"[Hossein, a captor] began by telling me that it was all over, that we were all going home, and that Iran was finally going to be free from outside interference so Iranians could have the kind of country they wanted. I responded that it sounded good, but that I was sure it was not going to happen because, in my view, Iranians lacked the necessary self-discipline to keep the past from repeating itself.

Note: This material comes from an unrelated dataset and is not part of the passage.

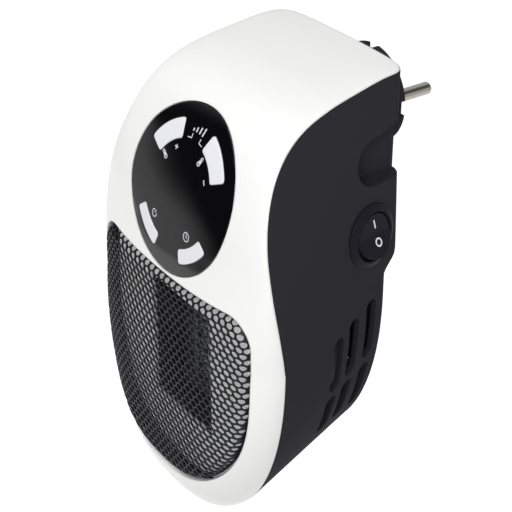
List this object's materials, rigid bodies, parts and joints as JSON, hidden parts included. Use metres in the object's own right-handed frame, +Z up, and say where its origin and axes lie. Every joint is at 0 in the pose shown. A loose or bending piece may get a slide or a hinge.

Hossein said he did not understand. I noted that governing a nation and permitting at least some degree of freedom (which Hossein and his cohorts always maintained would be the case in Iran) required great tolerance on the part of the authorities. I said that the government of such a country could not lock someone away or execute them just because someone with the power to do so did not like something the person said or did. I told him that rules and laws had to be applied to all citizens equally and that it took governmental and personal self-discipline to make this work. Looking him directly in the eyes, I told him that nothing I had seen, heard, or experienced in my time in Iran gave me any indication he and his fellow Iranians had any understanding of this. The revolutionary government was unwilling to grant its citizens any measurable degree of true freedom, and there was not, in my opinion, a snowball's chance in hell that it would.
Hossein rebutted my comments, using the same idealistic revolutionary rhetoric that I had heard so many times, from so many Iranians. He ended by repeating that all Iran's problems had been caused by outsiders, most notably by America, and that now everything was going to be good in Iran. I did not carry the debate further. He tried to chitchat for a few minutes, but, when he realized that I had no interest in a congenial farewell, he said he had many things to do. He then stood and wished me good luck. I shrugged, and he left."
What was that Santayana quote again?